The glittering promises of globalization are turning to ashes all over the world. According to WTO head Mike Moore, “Jobs have been shed everywhere. There's not a minister of finance, a mayor or a governor of a province anywhere that is not facing declining revenues.”

The same is true in spades for the ordinary folks around the world who are losing those jobs and suffering the effects of the cutbacks in government services.

The emerging recession is marked by “overinvestment” in industry, leading to overproduction, intense global competition, falling prices, plummeting profits, and consequent downsizings, layoffs, and bankruptcies.

That in turn is leading to a downward spiral of reduced consumer demand, falling government revenues, and public sector cutbacks. Government deficits at local, state/provincial, and national levels are reaching crisis proportions both in the rich countries of Europe and North America and in the Third World.

The global economy is now facing the unfamiliar prospect of deflation. Deflation is already occurring in Japan, and an index that projects future price levels in the US is predicting the same for the US.

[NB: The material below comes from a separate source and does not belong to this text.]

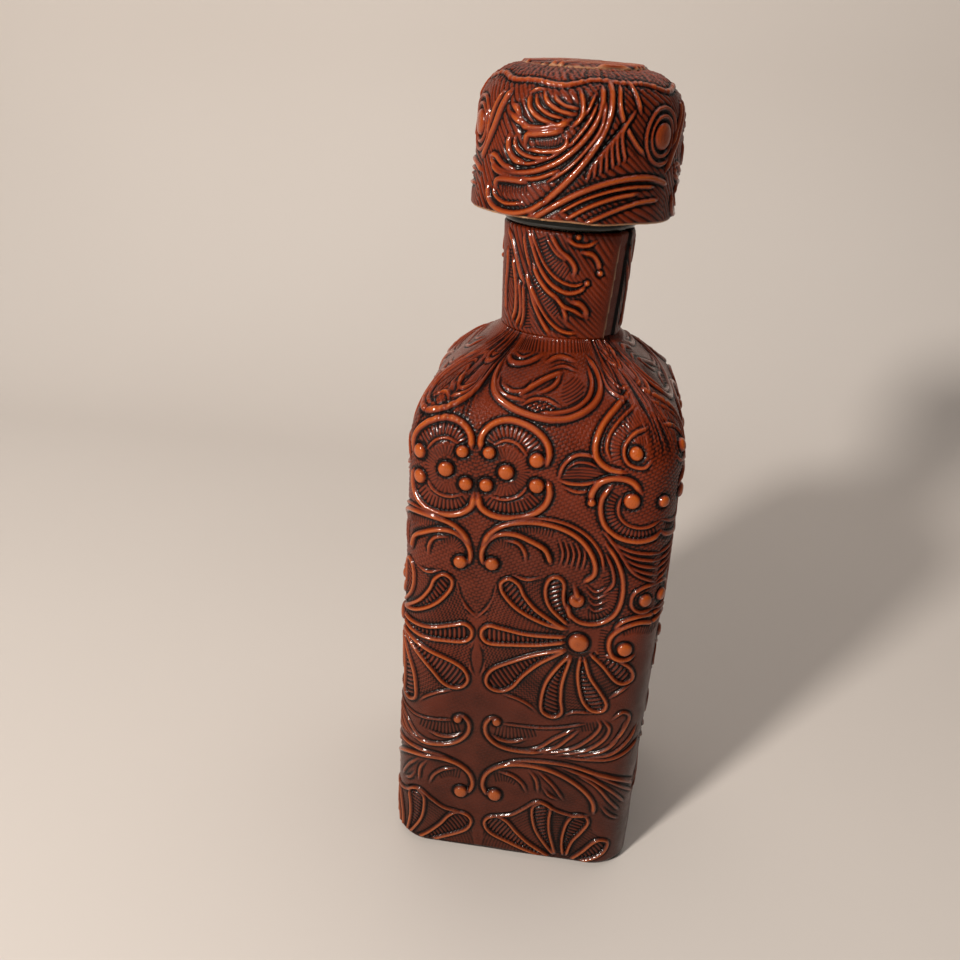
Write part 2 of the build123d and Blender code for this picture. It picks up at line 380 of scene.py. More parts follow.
def draw_heart(sheet):
    """Half of the woven heart between two shells, and half of the lens under it."""
    sheet.strand([(7.6, 110.4), (6.8, 105.6), (4.6, 101.4), (1.2, 97.6)], 0.7, 0.45)
    sheet.strand([(2.4, 88.4), (3.9, 84), (3.7, 79), (2.2, 75)], 0.7, 0.45)


def draw_shell(sheet, x, y, scale=1.0, turned=False):
    """A fan of ribbed petals round a bead at (x, y). Petals are given from that bead."""
    flip = -1.0 if turned else 1.0

    def place(points):
        return [(x + scale * px, y + flip * scale * py) for px, py in points]

    ground = [(-3.6, 4.4), (-10.6, 23), (-17, 22), (-25, 21.6), (-31, 4), (-31, -4),
              (-30, -15), (-26, -21), (-13, -26), (-8, -30), (2, -27), (9, -26),
              (12, -19), (18, -13), (17, -8), (4.4, -3.4)]
    sheet.rings(place(ground), x, y, 1.25 * scale, 0.6, scales=0.9)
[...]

“Today, inflation pressures are at their lowest levels in a generation because of the first synchronous global recession since 1973-75. Historically, such deflation has often resulted in a downward spiral, as investors stop investing and consumers stop buying in the expectation that prices will fall even lower.

“Contagion”—the global linkage of such downward spirals—is as much an aspect of globalization as the global currency market or the World Trade Organization. European economies, for example, were widely expected to be less affected by the downturn in the US, because the US is only one of their major markets—but they are being severely hurt by the decline in Latin American and Asian markets that are in turn being hurt by the US bust.

Interestingly, the countries that are doing best are the ex-Communist countries like China, Russia, and parts of Eastern Europe that are not fully integrated into the global economy. But even they are being seriously affected.

Besides linking economies, globalization and neo-liberalism have dismantled non-market counter-forces and institutions that have limited economic downturns in the post-World War II era. Counter-cyclical programs like unemployment compensation have been decimated in the US.

Even developed nations have largely lost their capacity to impose effective capital controls on their currencies, so that stimulating one country's economy often leads to capital flight rather than job creation. The effort to coordinate growth policies in the major capitalist countries has been largely abandoned.

And the original policies of the International Monetary Fund, designed to allow countries to correct currency imbalances without driving their economies into recession, have been replaced by near-universal requirements for “structural adjustment” austerity.

In the face of the current downturn, policymakers have cut interest rates and are beginning to forsake neo-liberal principles and promote government budget deficits to stimulate the economy.

(Of course some of those proposals—notably those of the Bush Administration and the Republican Party in the US are nothing more than giveaways to businesses and wealthy individuals that will not increase their incentive to invest.)

But the big lesson of the past twenty years is that such national policies, by themselves, have become less and less effective in a global economy. Countering this recession is likely to require a substantial dismantling of the neo-liberal edifice.

During the global financial crisis of the late 1990s there was a lively discussion of a “new architecture for the global economy.” The establishment quickly abandoned that discussion when the US bubble seemed to restore globalization's manic growth. Today there is a stunning silence in the establishment—whether economists, policymakers, or pundits—about what to do to prevent a global crash and to restore economic growth.

The problem is that any serious fix for the emerging economic downturn will have to address the basic problems that have been raised by the critics of globalization. And for that reason, the critique of globalization will soon return to the top of the global agenda.